Daria Pezzoli-Olgiati, the speaker of the 2024 Davide Zordan Lecture

In 2004 I worked as a Visiting Fellow at the FBK Center for Religious Studies. During this time I began to work on the concept of gender for the study of religions, a topic that had not been explored in my discipline until then, and to work on the relationship between religions and the media. Both fields of research have become the common thread of my work to date. Over the years, cooperation with the Center for Religious Studies intensified. Both Davide Zordan and Stefanie Knauss, now a professor at Villanova University, were working on similar topics. With them we organized talks in Trento and international research projects on visuality, gender and the body. These were very fruitful collaborations that led to the publication of volumes that we felt were significant.  I recall for example Approaches to the Visual in Religion, Research in Contemporary Religion (Göttingen 2011) and Religion in Cultural Imaginary. Explorations in Visual und Material Practices (Zurich/Baden-Baden 2015).

 

  • This year, for the Davide Zordan Lecture, you addressed the topic of religion in the contemporary world, an issue both highly topical and difficult to deal with.

The religious forms of our time are lived in a differentiated and plural society, marked by high mobility, complexity, and both profound and very rapid transformations. While it is true that the traditional religious institutions in European societies are losing members and influence on the social order, we also found that the search for existential orientation in an extremely complex time is intense and articulate in terms of topics and expressions. Using an open concept of religion, we analyze places and forms of existential search for meaning in various social spheres and discover religious practices and worldviews in interaction with various social spheres such as politics, the health care system, art or sports. As we explore these religious dimensions, we realize that, while fragmented and showing in sometimes surprising ways, religion is highly varied and widespread. These forms can be an opportunity to rethink how to strengthen democratic societies where different orientations can interact constructively. Of course, religion can also be used to legitimize totalitarian practices.  In the face of the ambiguity of religious formations in the contemporary world with their potentials and dangers, the careful academic study of religion, in the various branches of theology and religious sciences, proves to be crucial, both conceptually and historically and culturally.

  • With Davide Zordan you shared a great passion for film and media in general. Why does research on religion today need cultural studies to understand how people’s religious faith or spiritual search has changed? More specifically, in what sense can cinema be a valuable research tool in this area?
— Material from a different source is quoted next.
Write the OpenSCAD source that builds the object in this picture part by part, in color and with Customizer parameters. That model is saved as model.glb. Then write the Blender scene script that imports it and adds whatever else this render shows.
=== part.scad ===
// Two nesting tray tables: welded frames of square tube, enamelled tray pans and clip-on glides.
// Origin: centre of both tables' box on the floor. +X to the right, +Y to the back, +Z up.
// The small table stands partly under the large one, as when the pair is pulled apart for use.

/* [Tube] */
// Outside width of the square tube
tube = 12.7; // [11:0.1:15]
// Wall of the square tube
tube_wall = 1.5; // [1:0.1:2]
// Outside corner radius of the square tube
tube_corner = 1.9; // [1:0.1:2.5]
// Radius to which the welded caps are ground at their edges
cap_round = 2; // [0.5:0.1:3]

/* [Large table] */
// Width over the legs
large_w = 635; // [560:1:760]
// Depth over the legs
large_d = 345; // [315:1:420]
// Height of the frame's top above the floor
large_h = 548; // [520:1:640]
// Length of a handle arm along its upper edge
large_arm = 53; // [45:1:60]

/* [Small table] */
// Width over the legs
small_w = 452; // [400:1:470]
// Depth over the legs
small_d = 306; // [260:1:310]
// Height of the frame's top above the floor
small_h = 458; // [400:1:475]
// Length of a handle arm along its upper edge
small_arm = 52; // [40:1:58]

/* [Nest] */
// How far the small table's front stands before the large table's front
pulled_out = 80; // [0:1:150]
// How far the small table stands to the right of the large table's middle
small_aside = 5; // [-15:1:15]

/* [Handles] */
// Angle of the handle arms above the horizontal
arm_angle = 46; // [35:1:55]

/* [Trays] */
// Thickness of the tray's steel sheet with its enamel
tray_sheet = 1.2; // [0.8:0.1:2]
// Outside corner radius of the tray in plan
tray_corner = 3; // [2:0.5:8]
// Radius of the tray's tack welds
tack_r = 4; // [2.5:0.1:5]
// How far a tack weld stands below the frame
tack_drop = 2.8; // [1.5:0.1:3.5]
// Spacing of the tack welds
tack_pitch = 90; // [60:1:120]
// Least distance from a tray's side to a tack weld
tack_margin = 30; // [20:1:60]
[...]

Cinema originated in the late 19th century as an innovative technique to reproduce moving images through an optical illusion. In this sense, the invention of film is the precursor to the audiovisual communication that permeates our society, becoming a dominant language used in all areas of social and individual life. This finding alone explains why the analysis of audiovisual sources is central to the study of religion. ’ Moreover, the history of cinema and the history of religion intersect from the very beginning: the new technique was looking for important, well-known stories that would ennoble this invention. To reach a wide audience, the emerging film industry needed stories capable of thrilling not only the masses of the working class, but all strata of society. The Passion of the Christ proved to be a suitable story for this purpose and became one of the most important narratives since the dawn of cinema. Other biblical narratives were also adapted to film. The close relationship between Revelation and cinematic science fiction since the European 1920s or the influence of the epic of Indian traditions on the development of Bollywood are significant examples. They have led to film genres and strands that are also successful in the contemporary world.

  • In conducting your most recent studies on religion in the Alps, what struck you most as a person and as a researcher?
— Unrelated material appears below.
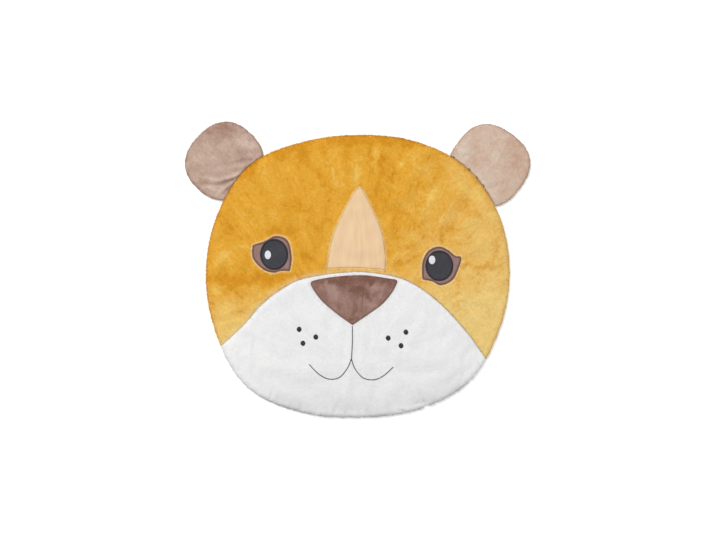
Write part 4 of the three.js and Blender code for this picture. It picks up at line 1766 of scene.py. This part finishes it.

’Alpine cultures are a laboratory for research on religion and have been little studied considering their richness and variety. The lay of the land forms a barrier that makes exchange difficult: the climate, the great differences in altitude, and the dangers of the mountains have always also been an obstacle to the production of livelihood.  Yet, thanks to the passes, the mountains have also always been a place of contact and thus a link between different cultures and religions. From the nineteenth century onward, they then became a recreational tourist spot that attracted city dwellers. All these transformations mark the variety of Alpine religious practices and concepts.

On a personal level, the Alps are very important to me: my biography is marked by the regular passage between southern Switzerland, Ticino, and the northern Alps. Mountain trips are an irreplaceable activity for me, also as a counterpoint to the busy work pace of life. It is precisely by practicing alpine sports that I discovered the relevance of religion in these areas.